**OBJECTIVE:** Only lines with the word "bends" are needed; collect each of them from the listing below.
── MATERIAL FOR THIS TASK ──
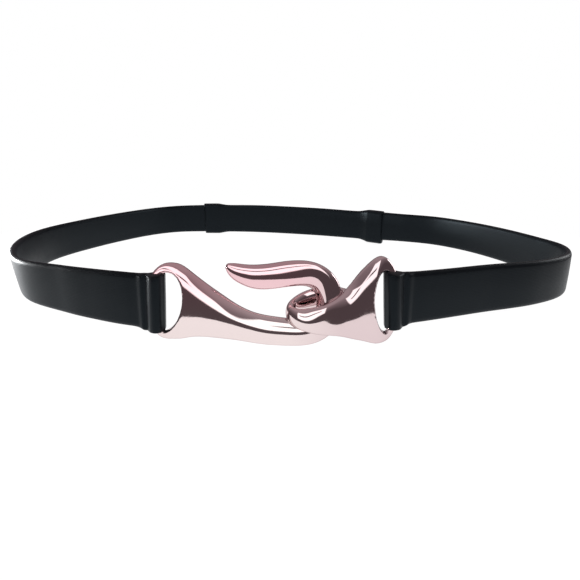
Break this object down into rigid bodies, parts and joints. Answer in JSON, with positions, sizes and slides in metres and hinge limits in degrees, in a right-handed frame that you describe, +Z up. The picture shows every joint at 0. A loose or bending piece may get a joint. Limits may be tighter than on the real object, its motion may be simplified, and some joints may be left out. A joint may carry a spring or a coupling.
{
  "type": "elastic belt",
  "caption": "Narrow elastic waist belt in a closed loop, with rolled strap ends and a polished metal hook that catches in a tilted oval ring.",
  "frame": {"origin": "centre of the bounding box's bottom face, on the surface the belt stands on", "axes": "+X along the buckle towards the ring's half, -Y out of the front where the buckle is, +Z up along the strap's height"},
  "size_m": [0.2878, 0.2214, 0.0377],
  "materials": {
    "strap": "satin",
    "metal": "polished"
  },
  "bodies": {
    "root": {"hook_half": "metal", "eye_half": "metal", "left_strap": "strap", "right_strap": "strap", "back_strap": "strap"}
  },
  "joints": []
}
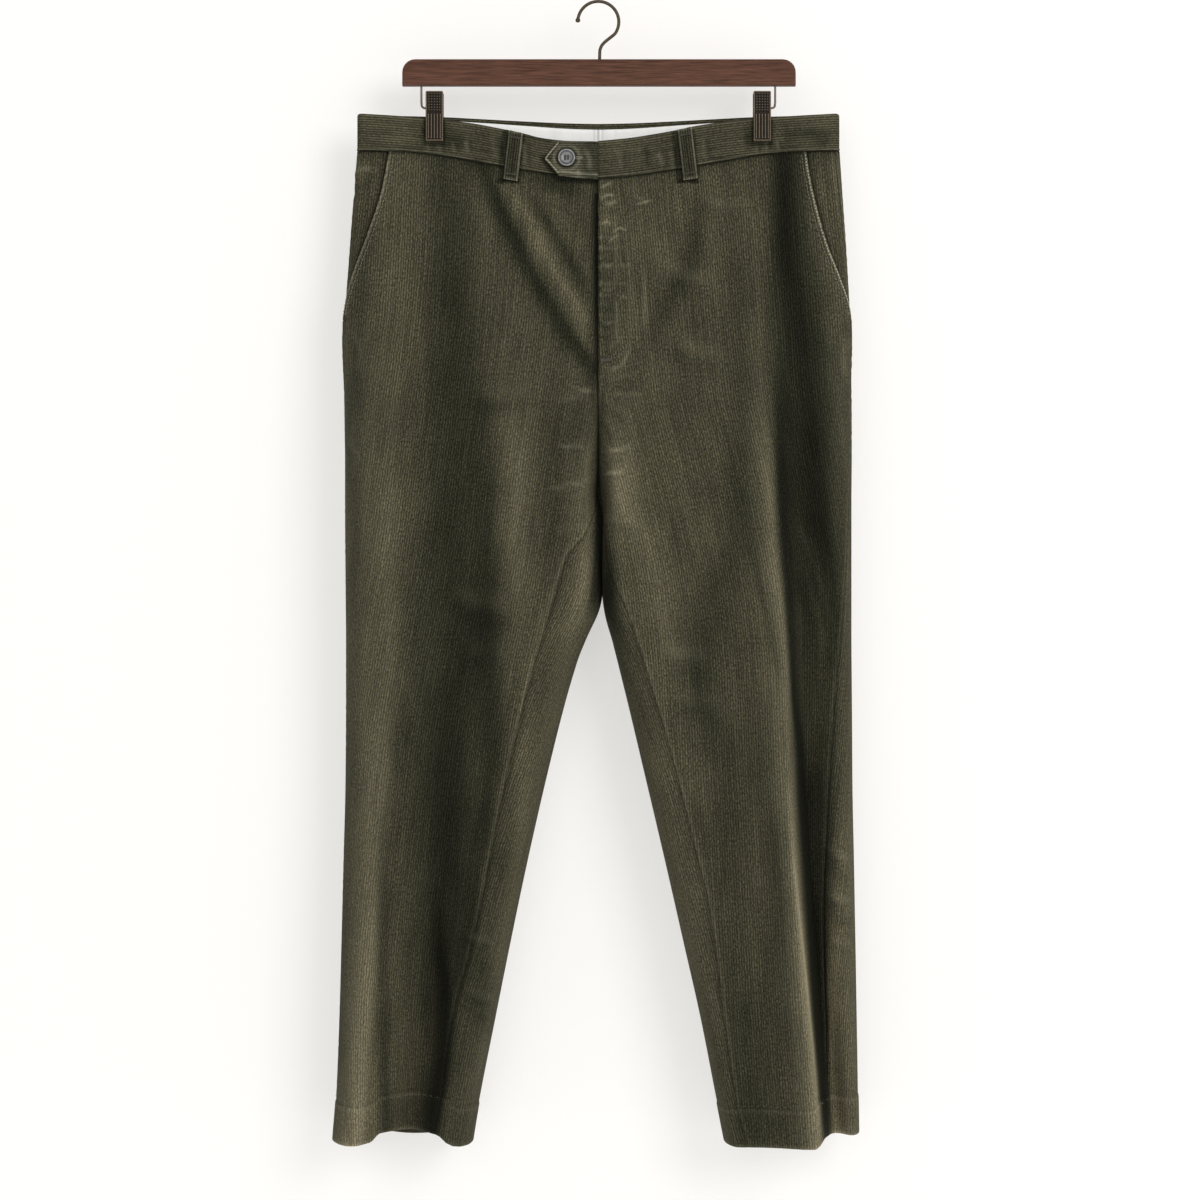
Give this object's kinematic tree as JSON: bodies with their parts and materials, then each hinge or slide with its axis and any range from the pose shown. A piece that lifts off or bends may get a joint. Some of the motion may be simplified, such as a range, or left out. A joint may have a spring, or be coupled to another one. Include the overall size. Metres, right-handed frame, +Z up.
{
  "type": "corduroy trousers on clip hanger",
  "caption": "Full-length straight-leg corduroy trousers with a tabbed waistband, hanging flat by the waist from a wooden bar hanger with clips.",
  "frame": {"origin": "inside top of the hanger's hook, where a rail carries it", "axes": "+Z up, +X to the right of someone facing the front, the trousers' front faces -Y"},
  "size_m": [0.525, 0.1129, 1.1392],
  "materials": {
    "corduroy": "dark olive green cotton corduroy, fine wales, rubbed pale along its edges",
    "lining": "off-white cotton waistband lining",
    "zip_tape": "woven zip tape",
    "horn": "dark grey imitation horn, satin",
    "wood": "dark brown stained and varnished beech",
    "bronze": "dark bronzed steel"
  },
  "bodies": {
    "root": {"front_panel_left": "corduroy", "front_panel_left_lower": "corduroy", "front_panel_right": "corduroy", "front_panel_right_lower": "corduroy", "back_panel_left": "corduroy", "back_panel_left_lower": "corduroy", "back_panel_right": "corduroy", "back_panel_right_lower": "corduroy", "pocket_facing_left": "corduroy", "pocket_facing_right": "corduroy", "fly_shield": "corduroy", "fly_zip": "zip_tape", "waistband_front_left": "corduroy", "waistband_front_right": "corduroy", "waistband_tab": "corduroy", "waistband_back": "corduroy", "waistband_lining": "lining", "belt_loop_front_left": "corduroy", "belt_loop_front_right": "corduroy", "belt_loop_back_left": "corduroy", "belt_loop_back_right": "corduroy", "belt_loop_back_centre": "corduroy", "waist_button": "horn", "hanger_bar": "wood", "hanger_hook": "bronze", "clip_jaw_front_left": "bronze", "clip_jaw_front_right": "bronze", "clip_jaw_back_left": "bronze", "clip_jaw_back_right": "bronze", "clip_pin_left": "bronze", "clip_pin_right": "bronze", "clip_wire_left": "bronze", "clip_wire_right": "bronze"}
  },
  "joints": []
}
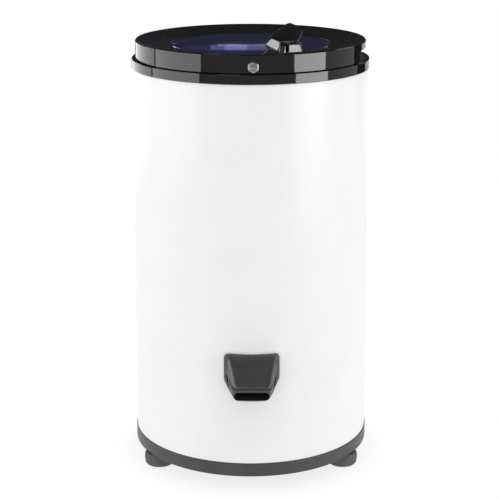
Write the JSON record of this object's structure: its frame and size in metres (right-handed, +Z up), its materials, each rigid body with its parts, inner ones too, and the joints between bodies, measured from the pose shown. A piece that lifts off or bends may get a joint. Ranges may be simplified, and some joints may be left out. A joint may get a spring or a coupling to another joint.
{
  "type": "spin dryer",
  "caption": "Free-standing spin dryer with a round hinged lid, a latch lever that works a switch and brake, a perforated drum, its motor and a drain spout.",
  "frame": {"origin": "on the floor, under the middle of the object's box", "axes": "+Z up, along the drum's axis; the drain spout faces -Y; the lid's hinge is at -X"},
  "size_m": [0.345, 0.389, 0.6559],
  "materials": {
    "white_paint": "satin gloss paint",
    "grey_moulding": "satin moulded",
    "lid_moulding": "polished",
    "window_blue": "polished, tinted",
    "spout_moulding": "satin moulded",
    "lever_moulding": "satin gloss",
    "inner_moulding": "as moulded",
    "black_moulding": "as moulded",
    "bolt_chrome": "polished",
    "steel": "machined",
    "zinc": "zinc plated",
    "alloy": "as cast",
    "windings": "lacquered copper",
    "rubber": "matt",
    "terminal_plastic": "as moulded",
    "plunger_red": "as moulded"
  },
  "bodies": {
    "housing": {"housing_shell": "white_paint", "base_ring": "grey_moulding", "foot_left": "rubber", "foot_right": "rubber", "foot_back": "rubber", "foot_screw_left": "zinc", "foot_screw_right": "zinc", "foot_screw_back": "zinc", "collar": "grey_moulding", "splash_funnel": "inner_moulding", "hinge_bracket": "black_moulding", "hinge_pin": "steel", "keeper_bracket": "zinc", "keeper_bar": "steel", "interlock_switch": "black_moulding", "brake_cable": "black_moulding", "spout_chute": "spout_moulding", "spout_hood": "spout_moulding", "spout_gasket": "rubber", "drain_hose": "rubber", "cord_gland": "black_moulding", "buffer_left": "rubber", "buffer_right": "rubber", "buffer_back": "rubber", "capacitor": "alloy", "capacitor_clamp": "zinc", "terminal_block": "terminal_plastic", "switch_lead": "inner_moulding", "mains_lead": "inner_moulding", "motor_carrier": "zinc", "motor_frame": "alloy", "motor_cap_lower": "alloy", "motor_cap_upper": "alloy", "stator_core": "windings", "bearing_lower": "steel", "bearing_upper": "steel", "tub": "inner_moulding", "tub_rim_seal": "rubber", "shaft_seal": "rubber", "brake_bracket": "zinc", "brake_pivot_pin": "steel", "brake_spring": "steel"},
    "rotor": {"shaft": "steel", "rotor_core": "zinc", "cooling_fan": "black_moulding", "brake_drum": "zinc", "drum": "steel", "drum_hub": "inner_moulding", "drum_nut": "zinc", "balance_ring": "inner_moulding"},
    "brake_arm": {"brake_arm": "zinc", "brake_lining": "grey_moulding"},
    "plunger": {"plunger": "plunger_red"},
    "lid": {"lid_rim": "lid_moulding", "lid_window": "window_blue", "lid_seal": "rubber", "latch_bolt": "bolt_chrome"},
    "lever": {"latch_arm": "steel", "latch_handle": "lever_moulding"}
  },
  "joints": [
    {"name": "lid_hinge", "type": "hinge", "parent": "housing", "child": "lid", "pos_m": [-0.1635, 0.0185, 0.6115], "axis": [0, -1, 0], "range_deg": [0, 100]},
    {"name": "latch_lever", "type": "hinge", "parent": "lid", "child": "lever", "pos_m": [0.0037, -0.1427, 0.6003], "axis": [0, -1, 0], "range_deg": [0, 85]},
    {"name": "drum_spin", "type": "hinge", "parent": "housing", "child": "rotor", "pos_m": [0, 0.0185, 0.205], "axis": [0, 0, 1], "continuous": true},
    {"name": "brake_release", "type": "hinge", "parent": "housing", "child": "brake_arm", "pos_m": [0.051, -0.0155, 0.178], "axis": [0, 0, -1], "range_deg": [0, 6], "stiffness_Nm_per_rad": 0.4},
    {"name": "switch_plunger", "type": "slide", "parent": "housing", "child": "plunger", "axis": [1, 0, 0], "range_m": [0, 0.003], "stiffness_N_per_m": 60}
  ],
  "couplings": [
    {"joint": "brake_release", "follows": "latch_lever", "ratio": 0.070588},
    {"joint": "switch_plunger", "follows": "latch_lever", "m_per_rad": 0.002022}
  ]
}
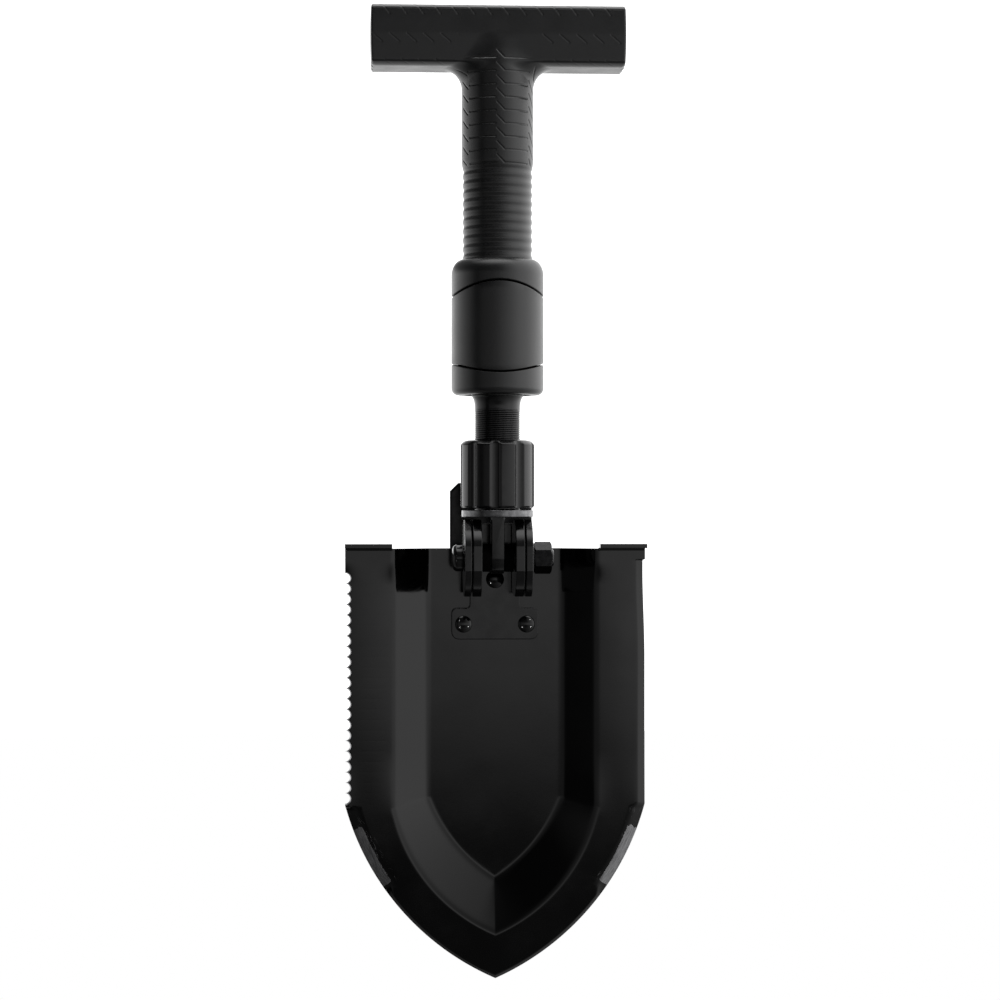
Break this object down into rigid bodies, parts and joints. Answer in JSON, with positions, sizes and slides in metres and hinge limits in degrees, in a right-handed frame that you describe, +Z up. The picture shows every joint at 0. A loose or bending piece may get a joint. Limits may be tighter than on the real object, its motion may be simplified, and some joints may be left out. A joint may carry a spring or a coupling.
{
  "type": "folding shovel",
  "caption": "Folding shovel with a pointed saw-edged blade, a screw-down lock nut at the hinge and a telescopic T handle.",
  "frame": {"origin": "centre of the T bar's flat top face, on the handle's axis, with the blade unfolded and the handle pushed in", "axes": "+Z up the handle and out of the T bar's top, -Z towards the blade's point, +X along the hinge bolt towards its nut, -Y the blade's hollow side"},
  "size_m": [0.1424, 0.0549, 0.456],
  "materials": {
    "blade_coat": "high gloss black coat on pressed steel, ground bright along the cutting edges",
    "black_steel": "satin black coat on steel",
    "bare_steel": "bare turned steel",
    "tube_metal": "drawn tube, satin",
    "moulding": "satin black moulding, lightly textured",
    "bush_plastic": "natural engineering plastic",
    "soft_seal": "soft black ring"
  },
  "bodies": {
    "stem": {"threaded_stem": "black_steel", "inner_tube": "tube_metal", "stem_pin": "bare_steel", "expander_screw": "bare_steel"},
    "blade": {"blade": "blade_coat", "front_bracket": "black_steel", "rear_saddle": "black_steel", "rivet_left": "black_steel", "rivet_right": "black_steel", "rivet_centre": "black_steel", "pivot_bolt": "black_steel", "pivot_nut": "bare_steel", "pivot_washer": "black_steel", "spacer_left": "black_steel", "spacer_right": "black_steel"},
    "washer": {"thrust_washer": "bare_steel"},
    "lock_nut": {"lock_nut": "black_steel"},
    "expander": {"expander_sleeve": "bush_plastic"},
    "handle": {"outer_tube": "tube_metal", "t_grip": "moulding", "tube_plug": "bush_plastic", "collar_band": "moulding", "lower_ring": "moulding", "guide_bush": "bush_plastic", "wiper_ring": "soft_seal"}
  },
  "joints": [
    {"name": "blade_fold", "type": "hinge", "parent": "stem", "child": "blade", "pos_m": [0, 0, -0.256], "axis": [-1, 0, 0], "range_deg": [0, 180]},
    {"name": "nut_travel", "type": "slide", "parent": "stem", "child": "washer", "axis": [0, 0, 1], "range_m": [-0.00115, 0.013]},
    {"name": "nut_spin", "type": "hinge", "parent": "washer", "child": "lock_nut", "pos_m": [0, 0, -0.2169], "axis": [0, 0, 1], "range_deg": [-210, 2345]},
    {"name": "lock_twist", "type": "hinge", "parent": "stem", "child": "expander", "pos_m": [0, 0, -0.0152], "axis": [0, 0, 1], "range_deg": [0, 180]},
    {"name": "handle_extend", "type": "slide", "parent": "expander", "child": "handle", "axis": [0, 0, 1], "range_m": [0, 0.14]}
  ],
  "couplings": [
    {"joint": "nut_spin", "follows": "nut_travel", "rad_per_m": 3141.6}
  ]
}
───
**TASK SOLUTION:**
Give this object's kinematic tree as JSON: bodies with their parts and materials, then each hinge or slide with its axis and any range from the pose shown. A piece that lifts off or bends may get a joint. Some of the motion may be simplified, such as a range, or left out. A joint may have a spring, or be coupled to another one. Include the overall size. Metres, right-handed frame, +Z up.
Write the JSON record of this object's structure: its frame and size in metres (right-handed, +Z up), its materials, each rigid body with its parts, inner ones too, and the joints between bodies, measured from the pose shown. A piece that lifts off or bends may get a joint. Ranges may be simplified, and some joints may be left out. A joint may get a spring or a coupling to another joint.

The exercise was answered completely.